NICOLE Kennedy admits she can barely contain her emotions as she watches daughter Lillyarna’s swimming lessons.
Lilly, 5, has Apert syndrome (a genetic condition resulting in fusion of the bones), and Nicole said the progress she had seen in her sessions at the Wangaratta Indoor Sports and Aquatic Centre had been amazing.
From improvements in Lilly’s balance, concentration and breathing, to her general confidence, and assistance in recovery from leg surgery which initially left her wheelchair-bound, Nicole said she had witnessed many forward steps.
“There are days I’m sitting on the sidelines laughing at the fun Lilly and Prue (swim teacher Prue Holmes) are having, or almost in tears watching how much she enjoys it and learns,” she said.
Nicole said the assistance of YMCA Open Doors, for which funds will be raised in an event at the Olympic pool on Sunday, had been an essential part of accessing those lessons.
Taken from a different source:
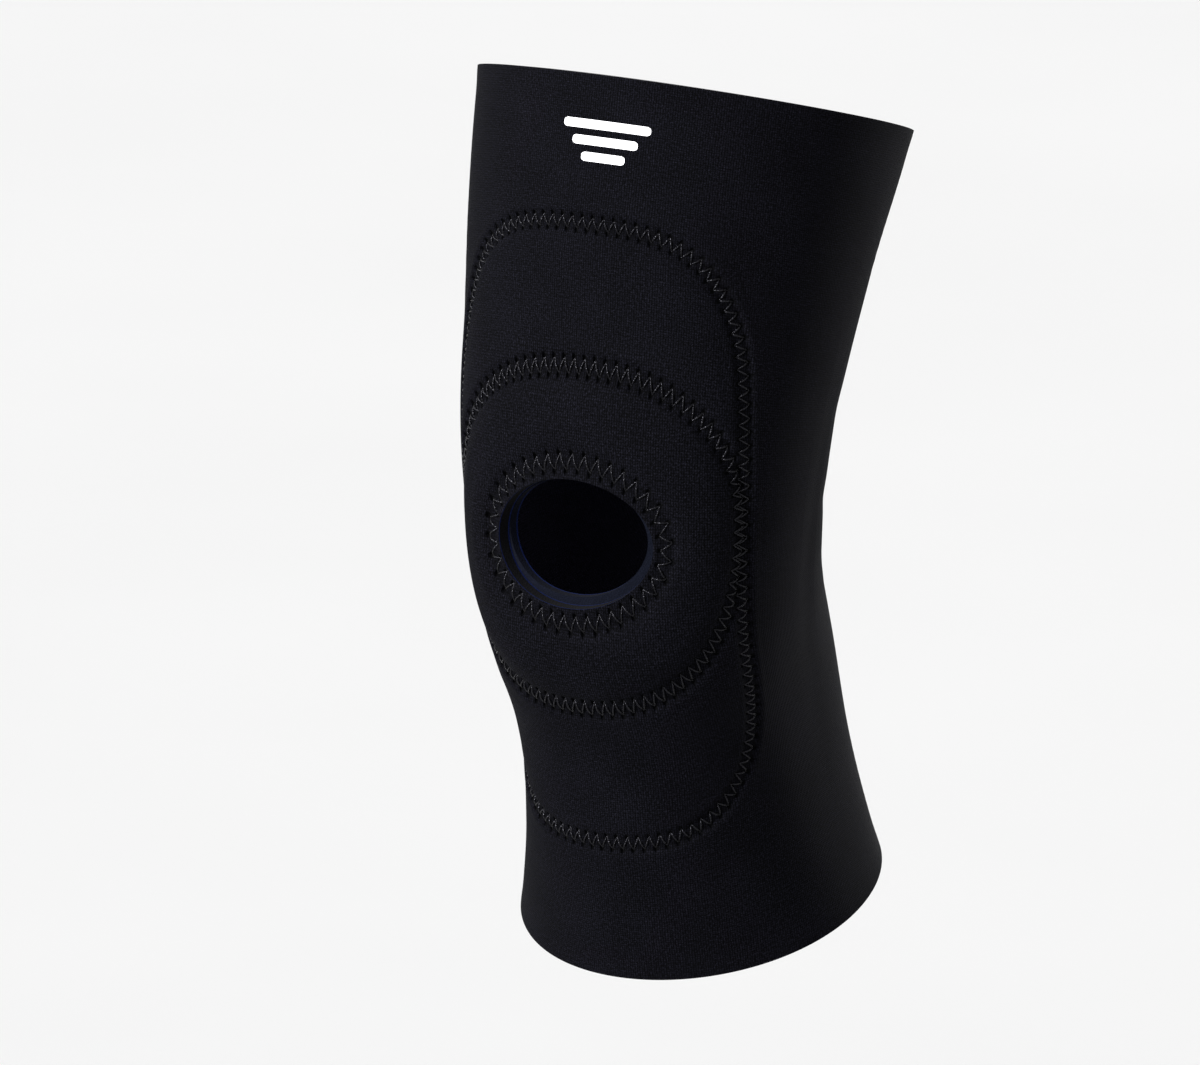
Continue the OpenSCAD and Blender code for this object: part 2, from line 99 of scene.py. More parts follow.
def axis_at(s):
    """Middle of the leg at length s, as Y and Z."""
    s = np.asarray(s, float)
    out = np.zeros(s.shape + (2,))
    for side, lean in ((1, THIGH_LEAN), (-1, SHIN_LEAN)):
        u = np.maximum(side * s, 0)
        r = TURN_LENGTH / math.radians(lean)
        turn = np.minimum(u, TURN_LENGTH)
        rest = u - turn
        a = np.radians(lean) * turn / TURN_LENGTH
        out[..., 0] += r * (1 - np.cos(a)) + rest * np.sin(a)
        out[..., 1] += side * (r * np.sin(a) + rest * np.cos(a))
    return out


def section_point(s, a):
    """Place across and along the depth of the leg, at length s and angle a from the front."""
    m = shape_at(s)
    e = 2 / (2 + SQUARENESS * np.exp(-(np.asarray(s, float) / SQUARENESS_REACH) ** 2))
    c, i = np.cos(a), np.sin(a)
    c = np.sign(c) * np.abs(c) ** e
    i = np.sign(i) * np.abs(i) ** e
    return m[..., 0] * i, np.where(c > 0, -m[..., 1] * c, -m[..., 2] * c)


def skin(s, a):
    """Point of the bare surface at length s and angle a."""
    x, n = section_point(s, a)
    mid, t = axis_at(s), lean_at(s)
    return np.stack([x, mid[..., 0] + n * np.cos(t), mid[..., 1] - n * np.sin(t)], -1)


# Lengths on the leg, angles from the front and shares of the half girth that the tables are made for
TABLE_MARGIN = 4
S_TABLE = np.linspace(-LENGTH_DOWN - TABLE_MARGIN, LENGTH_UP + TABLE_MARGIN, 145)
A_TABLE = np.radians(np.linspace(0, 180, 361))
Q_TABLE = np.linspace(0, 1, 301)


def girth_tables():
    """Half girth at each length, and the angle at each share of the half girth there."""
    x, n = section_point(S_TABLE[:, None], A_TABLE[None, :])
    steps = np.hypot(np.diff(x, axis=1), np.diff(n, axis=1))
    walked = np.concatenate([np.zeros((len(S_TABLE), 1)), np.cumsum(steps, axis=1)], axis=1)
    return walked[:, -1], np.array([np.interp(Q_TABLE, row / row[-1], A_TABLE) for row in walked])


HALF_GIRTH, ANGLES = girth_tables()


def half_girth(s):
    return np.interp(s, S_TABLE, HALF_GIRTH)


def angle_at(u, s):
    """Angle from the front after walking u millimetres round the leg at s."""
    u, s = np.asarray(u, float), np.asarray(s, float)
    q = np.clip(np.abs(u) / half_girth(s), 0, 1) * (len(Q_TABLE) - 1)
    p = np.clip((s - S_TABLE[0]) / (S_TABLE[1] - S_TABLE[0]), 0, len(S_TABLE) - 1.000001)
    i, j = np.minimum(q.astype(int), len(Q_TABLE) - 2), p.astype(int)
    fq, fp = q - i, p - j
    low = ANGLES[j, i] * (1 - fq) + ANGLES[j, i + 1] * fq
    high = ANGLES[j + 1, i] * (1 - fq) + ANGLES[j + 1, i + 1] * fq
    return np.sign(u) * (low * (1 - fp) + high * fp)


ANGLE_STEP, LENGTH_STEP = 0.012, 0.5


def skin_normal(s, a):
    """Outward direction of the bare surface at length s and angle a."""
    du = skin(s, a + ANGLE_STEP) - skin(s, a - ANGLE_STEP)
    ds = skin(s + LENGTH_STEP, a) - skin(s - LENGTH_STEP, a)
    n = np.cross(du, ds)
    return n / np.linalg.norm(n, axis=-1, keepdims=True)


def surface(u, s):
    """Points of the bare surface, u millimetres round the leg at s, and the outward directions there."""
    a = angle_at(u, s)
    return skin(s, a), skin_normal(s, a)


def raised(base, normal, h):
    """Points h millimetres outside others."""
    return base + normal * h[..., None]


# ---- Lines on the flat cut ----

LINE_POINTS = 2881
SEAM_NAMES = ("opening", "ring", "panel")


def line_points(line, angles):
    """Points of a seam line, as (u, s)."""
    w, h, mid, n, shift, lean, corner = line
    c, s = np.cos(angles), np.sin(angles)
    e = 2 / np.where((c < 0) & (s > 0), corner, n)
    rise = h * np.sign(s) * np.abs(s) ** e
    return np.stack([shift + w * np.sign(c) * np.abs(c) ** e + lean * rise, mid + rise], -1)


def widened(line, by):
    """The same line, that much further out."""
    return (line[0] + by, line[1] + by, *line[2:])


def half_line(line, side):
    """Dense polyline of one half of a line, from +u to -u: side 1 above the knee, -1 below."""
    turn = np.linspace(-90, 270, LINE_POINTS) if side > 0 else np.linspace(90, -270, LINE_POINTS)
    points = line_points(line, np.radians(turn))
    run = points[points[:, 1] * side >= 0]
    first, last = run[0].copy(), run[-1].copy()
    first[1] = last[1] = 0.0
    return np.vstack([first, run, last])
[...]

Nicole identified swimming, through regular Early Childhood Intervention Service (ECIS) goal-setting, as something she was keen to make a priority for Lilly.
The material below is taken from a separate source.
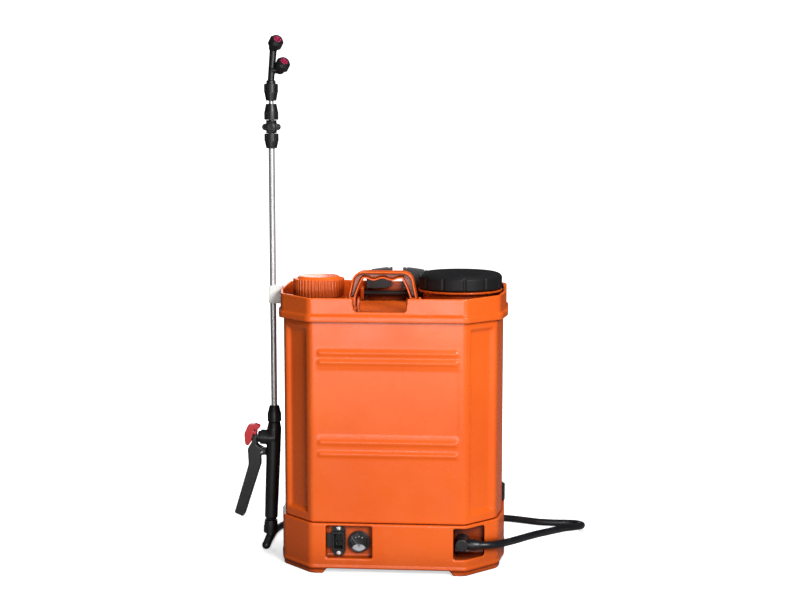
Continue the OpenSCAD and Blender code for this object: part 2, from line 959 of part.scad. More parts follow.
module strap_lugs() {
  color(black) for (s = [-1, 1])
    mirror([s < 0 ? 1 : 0, 0, 0])
      difference() {
        box([lug_x, lug_y0, lug_z - 12], [lug_x + 5, lug_y1, lug_z + 12]);
        box([lug_x + 1.8, lug_y0 + 6, lug_z - 13], [lug_x + 6, lug_y0 + 12, lug_z + 13]);
      }
}

// ---- Lance, from the hose elbow up ----

grip_top = 223;
grip_drop = 5.5;
lever_pivot = [-18, 172];
valve_z = 196;
stem_r = 3;

// Children drawn about the tube's axis are tilted with the grip.
module on_grip() {
  translate([-lance_x, lance_y, grip_top - grip_drop])
    rotate([0, grip_lean, 0])
      translate([0, 0, -grip_top])
        children();
}

module on_lance() {
  translate([-lance_x, lance_y, 0]) children();
}

// A round nut whose lower part is ribbed and whose upper part tapers.
module ribbed_nut(z0, z1, r0, r1, bore, ribs = 16) {
  mid = z0 + (z1 - z0) * 0.55;
  difference() {
    union() {
      translate([0, 0, z0]) cylinder(r = r0 - 0.7, h = mid - z0);
      translate([0, 0, mid]) cylinder(r1 = r0 - 0.7, r2 = r1, h = z1 - mid);
      for (k = [0 : ribs - 1])
        rotate([0, 0, k * 360 / ribs])
          box([r0 - 3, -0.8, z0 + 1], [r0, 0.8, mid - 1]);
    }
    translate([0, 0, z0 - 1]) cylinder(r = bore, h = z1 - z0 + 2);
  }
}

bend_z = 32;
bend_len = 20.5;
bend_lean = 19;
elbow_reach = 18.6;

module hose_elbow() {
  color(black) {
    on_grip() {
      translate([0, 0, bend_z]) cylinder(r = 6.5, h = 57 - bend_z);
      translate([0, 0, bend_z]) sphere(r = 6.9);
      translate([0, 0, bend_z])
        rotate([0, bend_lean, 0])
          translate([0, 0, -bend_len]) {
            cylinder(r = 6.5, h = bend_len);
            sphere(r = 7.2);
          }
      rod_y([-bend_len * sin(bend_lean), 0, bend_z - bend_len * cos(bend_lean)], 6.5,
        elbow_reach);
    }
  }
}

module swivel_nut() {
  color(black) on_grip() ribbed_nut(35, 56.5, 12, 10.5, 6.5, 12);
}

module grip_body() {
  color(black) on_grip() difference() {
    union() {
      translate([0, 0, 57]) cylinder(r = 8.8, h = 5);
      translate([0, 0, 61]) cylinder(r1 = 10.6, r2 = 11.8, h = 119);
      translate([0, 0, 180]) cylinder(r = 11.8, h = 32);
      translate([0, 0, 212]) cylinder(r1 = 11.8, r2 = 9.5, h = 11);
      translate([-22, 0, valve_z]) rotate([0, 90, 0]) cylinder(r = 12.2, h = 26);
      box([lever_pivot.x, -4, lever_pivot.y - 6], [0, 4, lever_pivot.y + 6]);
      rod_y([lever_pivot.x, -4, lever_pivot.y], 6, 8);
    }
    rod_x([-23, 0, valve_z], 7, 21);
    translate([0, 0, 50]) cylinder(r = 3.5, h = 180);
    rod_y([lever_pivot.x, -5, lever_pivot.y], 2, 10);
  }
}

module trigger_pin() {
  color(steel) on_grip() rod_y([lever_pivot.x, -9.5, lever_pivot.y], 2, 19);
}

module valve_cap() {
  color(black) on_grip() difference() {
    union() {
      rod_x([-26, 0, valve_z], 9.5, 4);
      rod_x([-22, 0, valve_z], 7, 3);
    }
    rod_x([-27, 0, valve_z], stem_r + 0.05, 10);
  }
}

// Spring between the cap and the stem's piston.
module valve_spring() {
  color(steel) on_grip() difference() {
    rod_x([-19, 0, valve_z], 6, 8.5);
    rod_x([-20, 0, valve_z], 4.4, 12);
  }
}

module valve_stem() {
  color(steel) on_grip() {
    rod_x([-37, 0, valve_z], stem_r, 30);
    rod_x([-10.5, 0, valve_z], 6.4, 4);
  }
}

// Lever: a bent bar whose fork straddles the lug on the grip.
latch_pivot = [-31.5, 207];
latch_pin_r = 1.5;
latch_w = 14;
tongue_y0 = 3.7;
tongue_y1 = 5.2;

// Lever: a bent bar whose fork straddles the lug on the grip, with two
// tongues at its top that carry the latch.
module trigger_lever() {
  color(black) on_grip() difference() {
    union() {
      translate([0, 9, 0])
        rotate([90, 0, 0])
          linear_extrude(18)
            polygon(rounded([
              [-33.8, 198], [-35.8, 187.5], [-42, 176], [-39.5, 150], [-60.5, 66.5],
              [-45, 60.5], [-20, 150], [-20.5, 160], [-22.5, 178], [-27.5, 184], [-27.5, 198]
            ], [2, 6, 8, 20, 3, 3, 6, 4, 4, 3, 3]));
      for (s = [-1, 1])
        translate([0, s * 6.6 + 2.4, 0])
          rotate([90, 0, 0])
            linear_extrude(4.8)
              polygon([
                [-30, 184], [-34, 160],
                [-18, 166.2], [-18, 177.8]
              ]);
      for (s = [-1, 1])
        rod_y([lever_pivot.x, s * 6.6 - 2.4, lever_pivot.y], 5.8, 4.8);
      for (y0 = [tongue_y0, -tongue_y1]) {
        box([latch_pivot.x - 3, y0, 192], [latch_pivot.x + 3, y0 + tongue_y1 - tongue_y0, latch_pivot.y]);
        rod_y([latch_pivot.x, y0, latch_pivot.y], 3, tongue_y1 - tongue_y0);
      }
      for (y0 = [tongue_y0, -latch_w / 2])
        rod_y([latch_pivot.x, y0, latch_pivot.y], latch_pin_r, latch_w / 2 - tongue_y0);
    }
    box([-33, -4.2, 150], [0, 4.2, 186]);
    box([-60, -3.6, 190], [-20, 3.6, 203]);
    rod_y([lever_pivot.x, -10, lever_pivot.y], 2.05, 20);
  }
}

module trigger_latch() {
  color("crimson") on_grip() difference() {
    translate([0, latch_w / 2, 0])
      rotate([90, 0, 0])
        linear_extrude(latch_w)
          polygon(rounded([
            [-46.5, 182.5], [-41.5, 180.5], [-37, 188], [-34.8, 200.2], [-28.6, 201],
            [-28, 209.5], [-24, 210], [-23.5, 215], [-32, 218], [-43, 216], [-49, 200]
          ], [3, 2, 6, 0.8, 0.8, 1, 1, 1.5, 6, 7, 10]));
    box([-41, -tongue_y1 - 0.2, 190], [-20, tongue_y1 + 0.2, 211]);
    rod_y([latch_pivot.x, -latch_w, latch_pivot.y], latch_pin_r + 0.05, 2 * latch_w);
  }
}

module lance_nut() {
  color(black) on_lance()
    ribbed_nut(grip_top + 0.6 - grip_drop, 250 - grip_drop, 11.5, 8, tube_r);
}

outer_tube_z0 = grip_top + 2 - grip_drop;
coupler_z = 700;

module outer_tube() {
  color(steel) on_lance() difference() {
    translate([0, 0, outer_tube_z0]) cylinder(r = tube_r, h = coupler_z - 10 - outer_tube_z0);
    translate([0, 0, outer_tube_z0 - 1]) cylinder(r = inner_r + 0.05, h = 500);
  }
}

module clamp_nut_lower() {
  color(black) on_lance() mirror([0, 0, 1]) ribbed_nut(-689.5, -666, 11.5, 8.5, tube_r);
}

// Coupler with a round boss at the front and two wings.
module coupler() {
  color(black) on_lance() difference() {
    union() {
      translate([0, 0, coupler_z - 10]) cylinder(r = 8.5, h = 21);
      rod_y([0, -12, coupler_z], 9, 24);
      rod_y([0, -13, coupler_z], 6, 26);
      for (s = [-1, 1]) {
        rod_y([s * 9, -6, coupler_z], 5.5, 12);
        box([min(0, s * 9), -6, coupler_z - 5.5], [max(0, s * 9), 6, coupler_z + 5.5]);
      }
    }
    translate([0, 0, coupler_z - 12]) cylinder(r = inner_r + 0.05, h = 30);
  }
}

module clamp_nut_upper() {
  color(black) on_lance() ribbed_nut(711.5, 737, 11.5, 8.5, inner_r + 0.05);
}

module inner_tube() {
  color(steel) on_lance() difference() {
    translate([0, 0, 310]) cylinder(r = inner_r, h = 450);
    translate([0, 0, 309]) cylinder(r = inner_r - 1, h = 452);
  }
}

module nozzle_nut() {
  color(black) on_lance() difference() {
    mirror([0, 0, 1]) ribbed_nut(-769, -742, 11.3, 8.3, inner_r);
    translate([0, 0, 759.5]) cylinder(r = inner_r + 2.25, h = 10);
  }
}

// Both nozzles point forward, upward and a little to the right.
nozzle_tilt = 52;
nozzle_turn = -57;
lower_at = [15, 0, 791];
upper_at = [4.5, 0, 826];
stem_z = 774;
stem_lean = atan(upper_at.x / (upper_at.z - stem_z));

module at_nozzle(p) {
  translate(p) rotate([0, nozzle_tilt, nozzle_turn]) children();
}

module nozzle_body() {
  color(black) on_lance() {
    difference() {
      translate([0, 0, 760]) cylinder(r = inner_r + 2.2, h = 9);
      translate([0, 0, 759]) cylinder(r = inner_r, h = 11);
    }
    translate([0, 0, 769]) cylinder(r = 7.5, h = stem_z - 769);
    translate([0, 0, stem_z]) {
      rotate([0, stem_lean, 0])
        cylinder(r1 = 5.2, r2 = 5.8, h = (upper_at.z - stem_z) / cos(stem_lean));
      sphere(r = 5.6);
    }
    translate(upper_at) sphere(r = 6.6);
    rod_x([0, 0, lower_at.z], 6, lower_at.x);
    for (p = [lower_at, upper_at])
      at_nozzle(p) {
        cylinder(r = 7.5, h = 7);
        sphere(r = 7.4);
        cylinder(r = 6, h = 15);
      }
  }
}

module nozzle_tips() {
  color("crimson") on_lance()
    for (p = [lower_at, upper_at])
      at_nozzle(p)
        translate([0, 0, 15])
          difference() {
            cylinder(r = 6, h = 6.5);
            translate([0, 0, 1.5]) cylinder(r1 = 1, r2 = 4.5, h = 5.1);
          }
}

// A nozzle's union cap: twelve flats, a tapered mouth and a running bore.
module nozzle_cap(p) {
  color(black) on_lance()
    at_nozzle(p)
      difference() {
        union() {
          translate([0, 0, 7.3]) cylinder(r = 11.8, h = 9.5, $fn = 10);
          translate([0, 0, 16.8]) cylinder(r1 = 11.3, r2 = 8.6, h = 4.6);
        }
        translate([0, 0, 6]) cylinder(r = 6.05, h = 18);
      }
}

module nozzle_cap_lower() { nozzle_cap(lower_at); }
module nozzle_cap_upper() { nozzle_cap(upper_at); }

tank_body();
top_collar();
base_shell();
base_plate();
base_screws();
filler_strainer();
filler_gasket();
filler_cap();
vent_valve();
aux_gasket();
aux_cap();
carry_handle();
handle_pins();
lance_clip();
clip_screw();
charge_socket();
charge_pins();
socket_screws();
gauge_case();
gauge_dial();
gauge_needle();
gauge_lens();
power_switch();
switch_rocker();
battery();
battery_terminals();
pump_motor();
pump_head();
tank_outlet();
suction_pipe();
delivery_pipe();
outlet_elbow();
hose_nut();
hose();
strap_bar();
shoulder_pad_left();
shoulder_pad_right();
strap_webbing();
strap_buckles();
strap_lugs();
hose_elbow();
swivel_nut();
grip_body();
trigger_pin();
valve_cap();
valve_spring();
valve_stem();
trigger_lever();
trigger_latch();
lance_nut();
outer_tube();
clamp_nut_lower();
coupler();
clamp_nut_upper();
inner_tube();
nozzle_nut();
nozzle_body();
nozzle_tips();
nozzle_cap_lower();
nozzle_cap_upper();
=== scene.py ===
"""Looks of a battery knapsack sprayer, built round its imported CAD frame. Units are metres."""

import json
import math

import bmesh
import bpy
import numpy as np
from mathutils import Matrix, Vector
from mathutils.bvhtree import BVHTree


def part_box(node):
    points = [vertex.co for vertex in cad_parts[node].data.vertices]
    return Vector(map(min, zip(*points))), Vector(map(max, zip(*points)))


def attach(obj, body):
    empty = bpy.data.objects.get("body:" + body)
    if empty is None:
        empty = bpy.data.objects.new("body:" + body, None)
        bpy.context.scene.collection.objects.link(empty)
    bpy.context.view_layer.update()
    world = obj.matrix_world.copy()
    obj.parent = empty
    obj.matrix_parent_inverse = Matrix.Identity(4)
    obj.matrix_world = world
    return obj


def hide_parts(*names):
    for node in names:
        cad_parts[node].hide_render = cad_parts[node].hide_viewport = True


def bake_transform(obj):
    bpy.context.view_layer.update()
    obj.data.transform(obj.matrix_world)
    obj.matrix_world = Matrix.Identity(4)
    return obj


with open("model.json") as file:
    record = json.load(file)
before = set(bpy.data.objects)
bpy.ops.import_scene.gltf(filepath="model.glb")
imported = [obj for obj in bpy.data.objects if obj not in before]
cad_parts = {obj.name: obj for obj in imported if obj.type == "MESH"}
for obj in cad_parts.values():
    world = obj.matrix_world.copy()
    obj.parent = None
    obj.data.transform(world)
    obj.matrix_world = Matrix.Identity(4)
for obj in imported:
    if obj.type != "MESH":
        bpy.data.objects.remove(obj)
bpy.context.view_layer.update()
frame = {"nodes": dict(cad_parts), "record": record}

MM = 0.001
body_of_node = {
    node: body
    for body, nodes in frame["record"]["behaviour"]["bodies"].items()
    for node in nodes
}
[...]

“It was really important for me that she was going to learn to swim, it’s such an important life skill that she needs, but to have the one-on-one lessons she’s been receiving was out of my reach,” Nicole said.
“Our ECIS physiotherapist worked on getting funding, which ran for term four last year, and once that finished, the YMCA approached me and said they’d like to put me in for selection for Open Doors funding.
“I was so overwhelmed when they asked, and when we received a support package that enables us to go to (WISAC) for one-on-one lessons for two terms.”